Regarding property of limit supremum of a bounded sequence $(x_{n})$

Question

Let $X = (x_{n})$ be a bounded sequence. Limit superior of $X$ is $x^* = limsup(x_{n})$ then $\forall \epsilon > 0$ there exists atmost finite number of $n \in \Bbb{N}$ such that $x^* + \epsilon < x_{n}$ but infinite number of $n$, such that $x^* - \epsilon < x_{n}$. Seems puzzling to me. How do I prove this?

Answer 1

Let $$S = \left\{x \in \left\{ x_n \right \} \middle | \text{a subsequence of ${x_n}$ converges to $x$} \right\}$$ An equivalent definition of $\operatorname{lim sup}$ is $\operatorname{lim sup} \left(x_n\right) = x^*= \operatorname{sup}S$.

Let $\varepsilon > 0$.

Suppose $x^* + \varepsilon < x_m$ for infinitely many $m$. Then $(x_m)$ is a bounded sequence and thus has a convergent subsequence.

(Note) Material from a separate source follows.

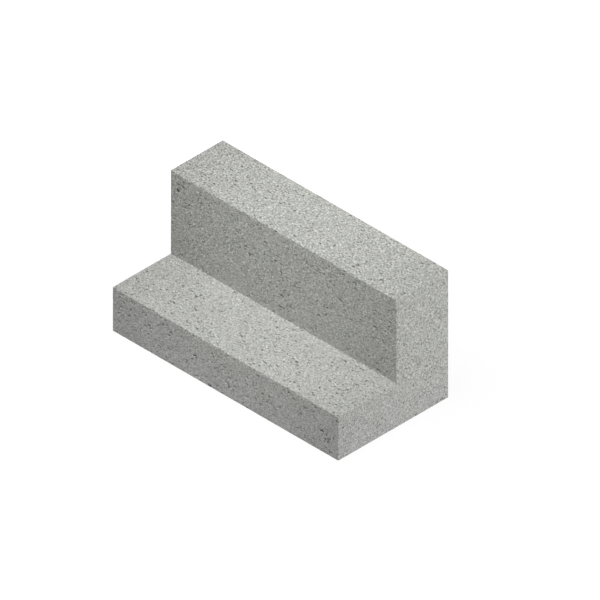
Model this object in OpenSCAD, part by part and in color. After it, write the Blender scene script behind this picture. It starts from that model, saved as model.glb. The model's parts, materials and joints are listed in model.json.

This sequence converges to $x> x^*$, contradicting the fact that $x^*$ is an upper bound.

Since $x^*$ is a least upper bound, $\exists x\in S: x^*-\varepsilon<x<x^*$. Since $x$ is the limit of some subsequence of $(x_n)$, there's infinitely many $n$ such that $x^*-\varepsilon < x_n$.